How about if he had withdrawn from Kuwait in 1990 or 1991 under the pressure, which was exerted on him before hostilities started. How about if he had succumbed to all the American pressure, co-opted American media sources for a tour of Iraqi nuclear facilities just before the 2003 invasion. Yes, it’s a long story. He didn’t know or he didn’t get it or he had another agenda, which went astray. Libya’s Qaddafi hasn’t made the same mistakes.
Enamul asked why Saddam said for the Iraqi people not to hold any anger toward the occupying army before his death. Of course we’ll never really know why he said that but let me offer up one theory. It might have something to do with the “Stockholm Syndrome.” That’s when the captive due to the close proximity and constant pressures involved, begins to relate to, and empathize with, the captors. Maybe, in short Saddam grew soft.

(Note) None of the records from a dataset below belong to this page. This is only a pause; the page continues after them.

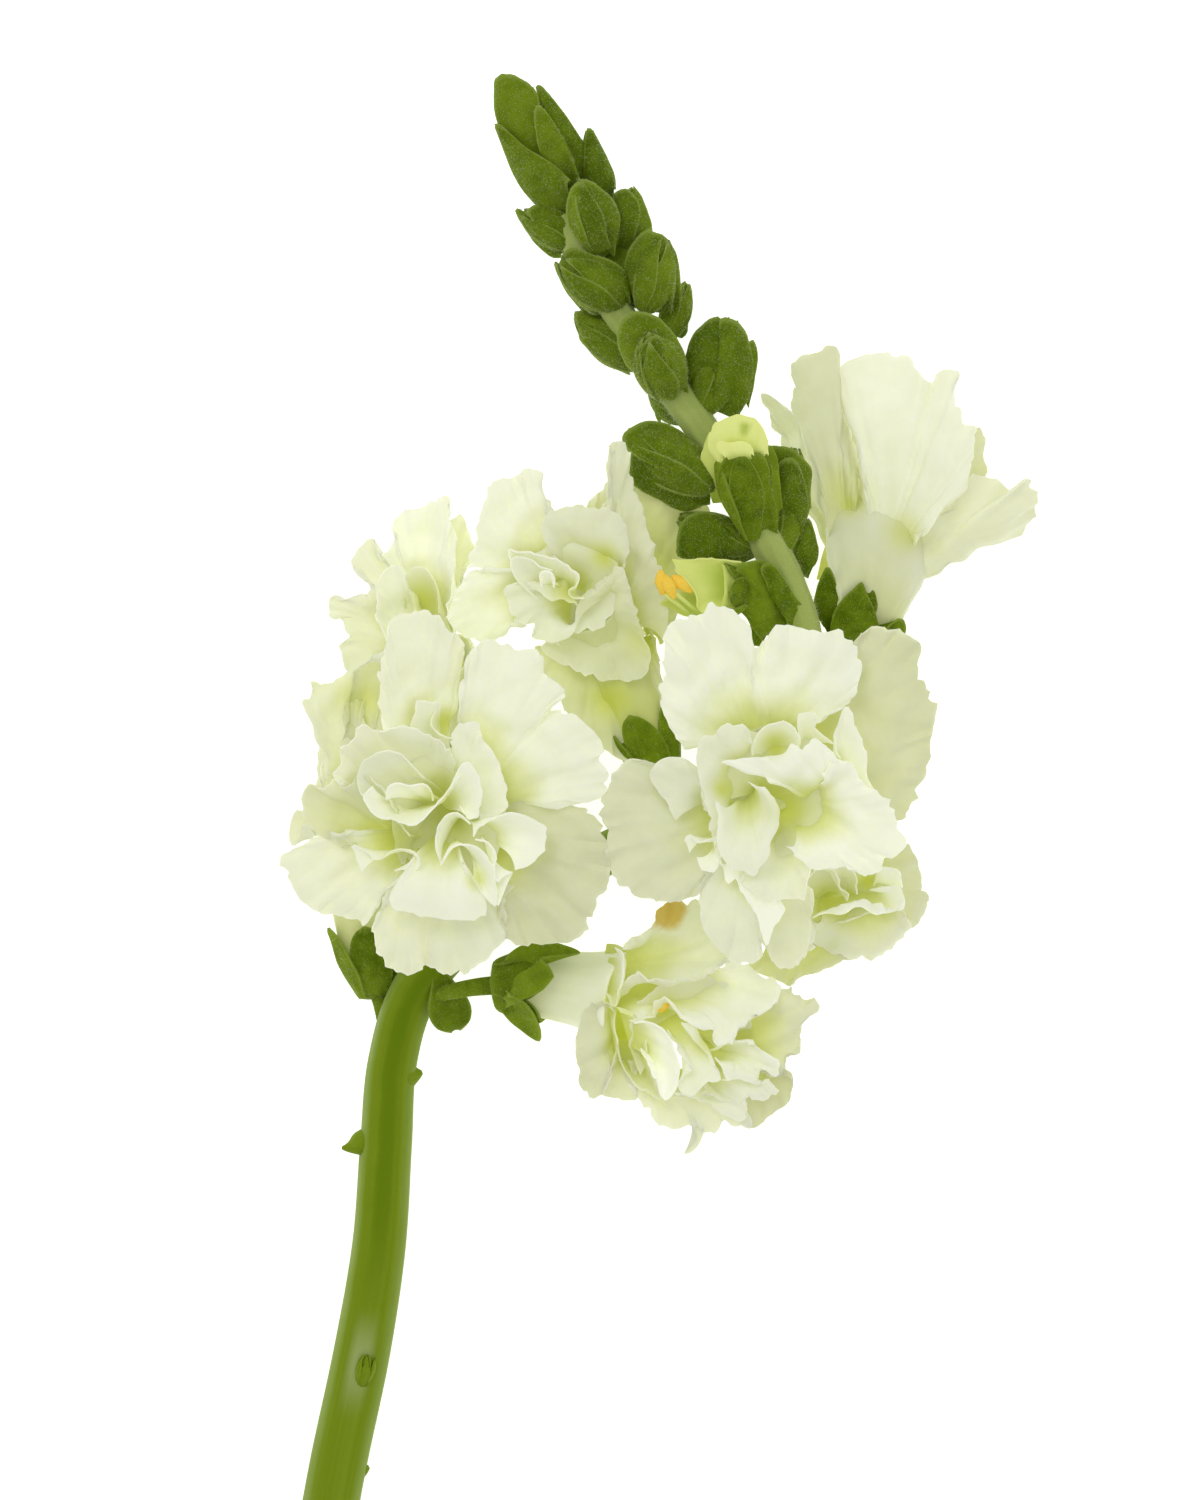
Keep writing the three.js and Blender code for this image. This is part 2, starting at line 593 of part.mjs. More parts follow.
function corollaSolid(bloom, grow) {
  const size = bloom.scale ?? 1;
  const way = tubeWay(bloom);
  const further = (u) => (Math.sign(u - 0.5) * grow) / way.length;
  const outside = TUBE_OUTSIDE.map(([u, r]) => [u + further(u), r * size + grow]);
  const inside = TUBE_INSIDE.map(([u, r]) => [u + further(u), r * size - grow]);
  const tube = solid(way.tube([...outside, ...inside], TUBE_SIDES));
  const frame = bloomFrame(bloom);
  const petals = bloom.petals.map((p) => {
    const point = (s, t) => petalPoint(p, s, t, grow).applyMatrix4(frame);
    return solid(blade(point, ...p.fine, PETAL_THICK + 2 * grow));
  });
  const filaments = (bloom.filaments ?? []).map(([foot, tip]) => {
    const along = tip.clone().sub(foot);
    const thread = bow(foot, along, tip, along, UP);
    return solid(thread.tube([0, 1].map((u) => [u, FILAMENT_RADIUS + grow]), THREAD_SIDES));
  });
  return join([tube, ...petals, ...filaments]);
}

// A cup on a stalk, round the skin of a way, whose rim rises into five pointed sepals.
function cupSolid({ way, inner, long, knee, size, stalk, rise }, grow) {
  const inside = (u) => inner(u) + CUP_GAP - grow;
  const wall = SEPAL_THICK + 2 * grow;
  const ringOf = (spot) =>
    SEPAL_TURNS.flatMap((middle) =>
      RIM.map(([degrees, share]) => {
        const [u, radius] = spot(share);
        return way.spot(u, rad(middle + degrees), radius);
      }),
    );
  const flare = (share) => SEPAL_FLARE * share ** 2;
  const further = (1.5 * grow) / way.length;
  const floor = TUBE_OUTSIDE[0][0] - CUP_GAP / way.length;
  const rings = [
    ...CUP.map(([share, radius]) => ringOf(() => [share * long - further, radius * size + grow])),
    ringOf(() => [knee, inside(knee) + wall]),
    ringOf((share) => [share * long + further, inside(share * long) + wall + flare(share)]),
    ringOf((share) => [share * long + further, inside(share * long) + flare(share)]),
    ringOf(() => [floor + further, inside(TUBE_OUTSIDE[0][0])]),
  ];
  const foot = way.frame(CUP[0][0] * long).point;
  return join([solid(skin(rings)), stalkSolid(stalk, foot, rise, grow)]);
}

function calyxSolid(bloom, grow) {
  const size = bloom.scale ?? 1;
  const way = tubeWay(bloom);
  const inner = (u) => reading(TUBE_OUTSIDE, u) * size;
  const long = (CALYX_LONG * size ** 0.5) / way.length;
  const knee = TUBE_OUTSIDE[1][0];
  const cup = cupSolid({ way, inner, long, knee, size, stalk: bloom.stalk, rise: bloom.rise }, grow);
  return bloom.bract ? join([cup, bractSolid(bloom.bract, grow)]) : cup;
}

// A spoon-shaped bract from its foot to its tip.
function bractSolid({ foot, tip, half }, grow) {
  const along = tip.clone().sub(foot);
  const way = bow(foot, along.clone().add(at(0, 0, 4)), tip, along.clone().add(at(0, 0, -4)), UP);
  const point = (s, t) => {
    const { point: middle, binormal, normal } = way.frame(t);
    const wide = (half + grow) * Math.max(0.3, hump(0.1 + 0.72 * Math.max(0, t) ** 1.3)) * s;
    return middle.addScaledVector(binormal, wide).addScaledVector(normal, 0.12 * half * s ** 2);
  };
  return solid(blade(point, 3, 4, SEPAL_THICK + 2 * grow));
}

// ---------------------------------------------------------------- the opening bud
function openingCalyx(grow) {
  const { calyx, stalk, tip, root } = OPENING;
  const inner = (u) => budRadius(OPENING)(Math.max(u, calyx.blunt)) + calyx.clear;
  const rise = tip.clone().sub(root);
  return cupSolid({ ...calyx, way: budWay(OPENING), inner, stalk, rise }, grow);
}

// ---------------------------------------------------------------- stamens
// The two anthers side by side in front of the torn flower's mouth.
function anthersSolid(grow) {
  const lobes = ANTHERS.map(([place, turn]) => {
    const lobe = new THREE.SphereGeometry(1, 6, 4);
    lobe.scale(...ANTHER_SIZE.map((size) => size + grow));
    lobe.rotateZ(rad(turn)).translate(place.x, place.y, place.z);
    return solid(lobe);
  });
  return join(lobes);
}

// ---------------------------------------------------------------- assembly
// Each piece as [name, colour, solid at a growth]; an earlier piece keeps its form and
// a later one is cut clear of it.
const PIECES = [
  ["stem", GREENS.stem, stemSolid],
  ["tip_buds", GREENS.bud, (grow) => join(TIP_BUDS.map((bud) => budSolid(bud, grow)))],
  ["calyx_opening_bud", GREENS.calyx, openingCalyx],
  ["anthers", ANTHER, anthersSolid],
  ...BUDS.map((bud) => [bud.name, GREENS.bud, (grow) => budSolid(bud, grow)]),
  ...BLOOMS.map((bloom) => [
    `calyx_${bloom.name}`, GREENS.calyx, (grow) => calyxSolid(bloom, grow),
  ]),
  ["petals_opening_bud", YOUNG, (grow) => budSolid(OPENING, grow)],
  ...BLOOMS.map((bloom) => [
    `corolla_${bloom.name}`, bloom.color ?? CREAM, (grow) => corollaSolid(bloom, grow),
  ]),
];

// What would reach below the surface it lies on is pressed flat.
const below = solid(new THREE.BoxGeometry(400, 400, 20).translate(0, 0, -10));

const group = new THREE.Group();
group.name = "snapdragon_stem";
group.position.set(...ORIGIN, 0);
const kept = [];
for (const [name, color, make] of PIECES) {
  const partner = name.replace("corolla_", "calyx_");
  const others = kept.filter((other) => other.name !== partner);
  const body = others.reduce((rest, other) => rest.subtract(other.guard), make(0));
  kept.push({ name, guard: make(CLEAR) });
  group.add(node(name, largest(body.subtract(below)), color));
}

export default group;
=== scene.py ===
"""A cut stem of double snapdragon that lies on a pale table.

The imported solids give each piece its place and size. Every one of them is dressed here
by a finer piece of the same form: thin petals with ragged, ruffled rims, sepals that lie
over one another, a ribbed stem, and the short white down of the young green.
"""

import logging
import math
from collections.abc import Callable, Sequence
from dataclasses import dataclass
from enum import Enum

import bpy
import numpy as np
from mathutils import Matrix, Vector
from mathutils.bvhtree import BVHTree


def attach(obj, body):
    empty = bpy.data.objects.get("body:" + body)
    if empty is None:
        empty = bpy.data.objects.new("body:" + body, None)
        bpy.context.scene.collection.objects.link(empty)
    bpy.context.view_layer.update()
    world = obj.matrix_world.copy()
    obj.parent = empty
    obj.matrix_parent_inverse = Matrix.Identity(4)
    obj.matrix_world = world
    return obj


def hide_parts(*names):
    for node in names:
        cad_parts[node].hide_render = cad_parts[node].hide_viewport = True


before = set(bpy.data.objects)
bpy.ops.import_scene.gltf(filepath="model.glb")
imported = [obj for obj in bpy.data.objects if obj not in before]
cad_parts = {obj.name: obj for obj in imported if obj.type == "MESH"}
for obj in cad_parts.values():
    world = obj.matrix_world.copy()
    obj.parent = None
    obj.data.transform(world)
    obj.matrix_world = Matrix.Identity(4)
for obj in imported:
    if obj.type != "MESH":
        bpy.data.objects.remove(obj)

log = logging.getLogger("snapdragon")

Array = np.ndarray
Triple = tuple[float, float, float]
Form = Callable[[Array, Array], Array]
Profile = Sequence[tuple[float, float]]

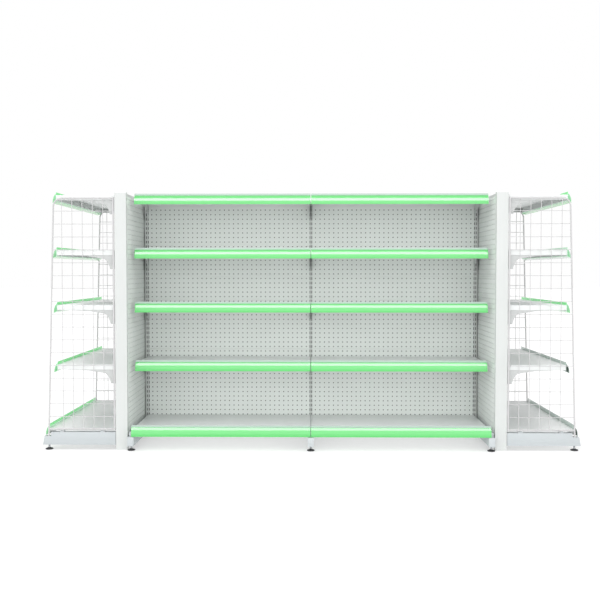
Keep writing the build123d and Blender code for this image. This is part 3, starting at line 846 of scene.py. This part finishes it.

Enamul writes that we will surely see increased fighting in Iraq in the aftermath of the Hussein execution. He surely might be right. What will be the end game now? We are still waiting to see what steps the Americans will take next to “get out or Iraq.” That sentiment is pretty strong now. It was substantiated to some extent by the late President Gerald Ford who recently past away. He said in an interview only released upon his death that he disagreed with the Iraq invasion. Coming from an ex-Republican President that should resonate within conservative circles in the United States.
Surely, the Americans have made many mistakes in Iraq. The military victory was never in doubt, but the peace after has been very elusive. For Saddam, those last few hours in the underground bunker on the farm near Tikrit must have been trying. What was he thinking? Whatever. He’s now relegated to history. It is what it is. He was what he was. He was no democrat and he was certainly no role model.